EDIT: I modified the code on pastebin to exit early if the bounding volume of the path of the circle does not intersect with the rectangle.

Answer 2

Finding the moment of contact isn't too hard:

You need the position of the circle and rectangle at the timestep before the collision (B) and the timestep after (A). Calculate the distance from the center of the circle to the line of the rectangle it collides with at times A and B (ie, a common formula for a distance from a point to a line), and then the time of collision is:

tC = dt*(dB-R)/(dA+dB),

where tC is the time of collision, dt is the timestep, dB is the distance to line before the collision, dA is the distance after the collision, and R is the radius of the circle.

This assumes everything is locally linear, that is, that your timesteps are reasonably small, and so that the velocity, etc, don't change much in the timestep where you calculate the collision. This is, after all, the point of timesteps: in that with a small enough timestep, non-linear problems are locally linear.

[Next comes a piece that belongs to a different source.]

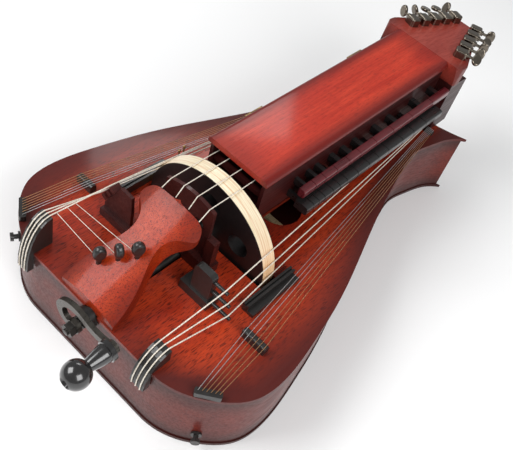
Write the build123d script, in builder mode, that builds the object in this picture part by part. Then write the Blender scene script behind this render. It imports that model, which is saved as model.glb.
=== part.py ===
from build123d import *
import math
import os

os.makedirs("parts", exist_ok=True)

# Hurdy gurdy. +Y from the crank end to the head, +X to the key side, +Z up.
# The origin lies on the back, straight under the centre of the wheel.

# body
BODY_DEPTH = 92.0
BOARD = 4.0
RIB = 3.2
EDGE_OVERHANG = 1.2
TAIL_Y = -158.0
TAIL_HALF = 79.0
HEEL_Y = 378.0
HEEL_HALF = 98.0
HEEL_HOLLOW = 20.0
TOP_Z = BODY_DEPTH

# wheel and its axle, which climbs a little towards the wheel
WHEEL_R = 82.5
WHEEL_W = 18.0
WHEEL_Z = TOP_Z + 2.0
AXLE_TILT = 2.9
AXLE_R = 5.0
RIM = 3.0
CHEEK = 0.6
SLOT_GAP = 2.5
CRANK_S = -178.0
CRANK_X = 52.0
CRANK_UP = 32.0
HANDLE = 38.0

# keybox
BOX_HALF = 37.0
BOX_WALL = 4.0
BOX_START = 18.0
BOX_END = 346.5
BOX_FLOOR_Z = TOP_Z + 41.0
BOX_TOP_Z = TOP_Z + 92.0
LID_HALF = BOX_HALF + 3.0
LID_START = 15.0
LID_T = 6.7
LID_GAP = 0.3
HINGE_OUT = 1.9
HINGE_DROP = 0.7
HINGE_Y = (85.0, 262.0)
HINGE_LEN = 26.0
KNUCKLE_R = 1.6
KNUCKLE_LEN = 9.0
PIN_R = 0.8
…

In the equation above I take advantage of that: dB-R is the distance from the circle to the line, and dA+dB is the total distance moved, so this question just equates the distance ratio to the time ratio assuming everything is approximately linear within the timestep. (Of course, at the moment of collision the linear approximation isn't its best, but to find the moment of collision, the question is whether it's linear within a timestep up to to moment of collision.)

Answer 3

It's a non-linear problem, right?

You take a time step and move the ball by its displacement calculated using velocity at the start of the step. If you find overlap, reduce the step size and recalculate til convergence.

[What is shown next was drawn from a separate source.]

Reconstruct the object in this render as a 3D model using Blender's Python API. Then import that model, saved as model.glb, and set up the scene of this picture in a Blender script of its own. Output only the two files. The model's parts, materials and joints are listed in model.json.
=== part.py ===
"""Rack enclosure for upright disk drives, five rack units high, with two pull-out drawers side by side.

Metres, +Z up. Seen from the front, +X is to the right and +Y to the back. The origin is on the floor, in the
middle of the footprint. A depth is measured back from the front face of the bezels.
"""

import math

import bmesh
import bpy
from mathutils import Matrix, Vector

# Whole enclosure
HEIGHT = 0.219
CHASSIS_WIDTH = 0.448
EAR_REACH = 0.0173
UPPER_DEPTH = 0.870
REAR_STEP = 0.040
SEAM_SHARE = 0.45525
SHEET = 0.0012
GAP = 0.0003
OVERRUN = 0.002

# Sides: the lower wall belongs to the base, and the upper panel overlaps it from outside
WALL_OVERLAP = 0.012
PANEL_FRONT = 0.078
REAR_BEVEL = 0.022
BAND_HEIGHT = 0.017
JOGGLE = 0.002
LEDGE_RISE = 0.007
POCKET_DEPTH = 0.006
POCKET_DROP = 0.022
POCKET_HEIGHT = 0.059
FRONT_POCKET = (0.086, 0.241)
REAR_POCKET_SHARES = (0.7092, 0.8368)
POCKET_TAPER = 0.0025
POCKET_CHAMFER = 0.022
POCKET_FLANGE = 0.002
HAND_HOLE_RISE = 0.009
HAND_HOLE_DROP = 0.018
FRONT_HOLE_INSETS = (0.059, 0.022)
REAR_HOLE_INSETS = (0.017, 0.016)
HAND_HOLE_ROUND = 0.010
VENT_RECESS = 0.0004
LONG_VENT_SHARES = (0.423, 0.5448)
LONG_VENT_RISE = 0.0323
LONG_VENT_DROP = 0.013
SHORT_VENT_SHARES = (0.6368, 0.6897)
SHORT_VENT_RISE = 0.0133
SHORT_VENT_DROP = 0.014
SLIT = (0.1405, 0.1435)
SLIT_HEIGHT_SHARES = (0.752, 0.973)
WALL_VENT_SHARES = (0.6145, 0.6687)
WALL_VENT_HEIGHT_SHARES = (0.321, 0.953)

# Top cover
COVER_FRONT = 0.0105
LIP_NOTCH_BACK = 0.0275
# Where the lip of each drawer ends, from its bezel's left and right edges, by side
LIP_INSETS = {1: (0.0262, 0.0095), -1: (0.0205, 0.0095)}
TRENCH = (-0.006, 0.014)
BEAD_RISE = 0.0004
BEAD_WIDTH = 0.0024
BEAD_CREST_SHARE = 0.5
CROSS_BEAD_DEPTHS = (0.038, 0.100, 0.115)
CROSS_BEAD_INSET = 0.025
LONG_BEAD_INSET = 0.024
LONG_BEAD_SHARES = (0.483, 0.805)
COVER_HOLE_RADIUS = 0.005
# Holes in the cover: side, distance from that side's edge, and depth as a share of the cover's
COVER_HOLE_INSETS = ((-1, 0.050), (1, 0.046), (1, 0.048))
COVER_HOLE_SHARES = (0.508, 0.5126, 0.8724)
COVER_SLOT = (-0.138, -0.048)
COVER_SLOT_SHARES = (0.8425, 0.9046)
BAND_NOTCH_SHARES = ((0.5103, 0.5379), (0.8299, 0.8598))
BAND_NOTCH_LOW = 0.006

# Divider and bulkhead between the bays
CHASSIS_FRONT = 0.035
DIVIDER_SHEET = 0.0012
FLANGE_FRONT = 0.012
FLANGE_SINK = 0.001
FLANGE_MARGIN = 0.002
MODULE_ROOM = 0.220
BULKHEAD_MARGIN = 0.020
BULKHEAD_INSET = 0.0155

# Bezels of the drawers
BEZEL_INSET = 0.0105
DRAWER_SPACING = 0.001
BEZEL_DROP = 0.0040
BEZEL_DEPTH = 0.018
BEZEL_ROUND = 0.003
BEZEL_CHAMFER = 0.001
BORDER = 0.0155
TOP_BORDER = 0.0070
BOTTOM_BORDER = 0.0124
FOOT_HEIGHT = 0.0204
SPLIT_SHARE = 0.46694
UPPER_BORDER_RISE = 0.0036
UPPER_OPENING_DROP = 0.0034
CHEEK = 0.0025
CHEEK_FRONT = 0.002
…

Are you assuming that the balls and rectangles are both rigid, no deformation? Frictionless contact? How will you handle the motion of the ball after contact is made? Are you transforming to a coordinate system of the contact (normal + tangential), calculating, then transforming back?

It's not a trivial problem.

Maybe you should look into a physics engine, like Box2D , rather than coding it yourself.